Written by Zoran Krešić/ Večernji list BiH
The case of Sejdo Bajramović, who was installed by Slobodan Milošević in Kosovo after Riza Sapunxhiu refused to support the introduction of a state of emergency in the BiH Presidency, is well known. However, the 'legal' military coup of the JNA failed since the Bosnian Serb, Bogić Bogićević, opposed it. In October 1998, in Vojvodina, Milošević organized a violent change of government in the so-called 'yoghurt revolution' by bringing tens of thousands of protesters from Serbia and Kosovo to Novi Sad. In the end, they succeeded.
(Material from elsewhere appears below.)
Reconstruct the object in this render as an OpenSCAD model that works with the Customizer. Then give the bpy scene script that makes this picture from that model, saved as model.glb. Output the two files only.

A very dramatic session of the Congress of the League of Communists of Yugoslavia was held in January 1990. At that time, all amendments from Croatia and Slovenia were rejected, which insisted on equality and preventing the introduction of the one-voter-one-vote system, i.e. the dominance of the Serbian side. Serbian representatives and their satellites outvoted other national delegations that left Congress. The last attempt, literally before the bloody disintegration of Yugoslavia, was Croatia's proposal to reorganize Yugoslavia into a confederation, which political Belgrade also refused. The epilogue and consequences are known to everyone!
Thirty years later, political Sarajevo imposes political representatives on Croats. Željko Komšić, whom the Croats call Sejdo Bajramović, was imposed on the Croats on three occasions by the votes of the Bosniaks. In the House of Peoples of the Federation of Bosnia and Herzegovina, Bosniak parties elect Croatian representatives and delegates to the upper, nationally conceived House of Peoples. (Edim Fejzić from Goražde and Anel Šahinović from Velika Kladuša, who after his death was suceddeed by Razim Halkić). Just like political Belgrade in Yugoslavia. Attempts to change the electoral system in accordance with the verdict of the Constitutional Court of Bosnia and Herzegovina following the appeal of Božo Ljubić, which insists on legitimate political representation (mentioned 12 times in the verdict), and to prevent the outvoting of the less numerous constituent nations, are met with threats of violence, conflicts and war. Just like during the breakup of Yugoslavia.
The new 'yoghurt revolution' organized in Sarajevo by SDA (Party of Democratic Action) youth and DF (The Democratic Front) activists is also reminiscent of the same scenarios from the late 1980s. The international community in BiH has an immense responsibility for its survival, peace and stability. So far, primarily from the USA and the EU, there have been invested billions of dollars and engaged thousands of soldiers, peacekeepers and mediators to make BiH stable, advanced and successful. In contrast to the 90s, when it did not stop political Belgrade from realizing grand nationalist plans and hegemony, today the international community must show determination and prevent political Sarajevo from causing crisis and instability.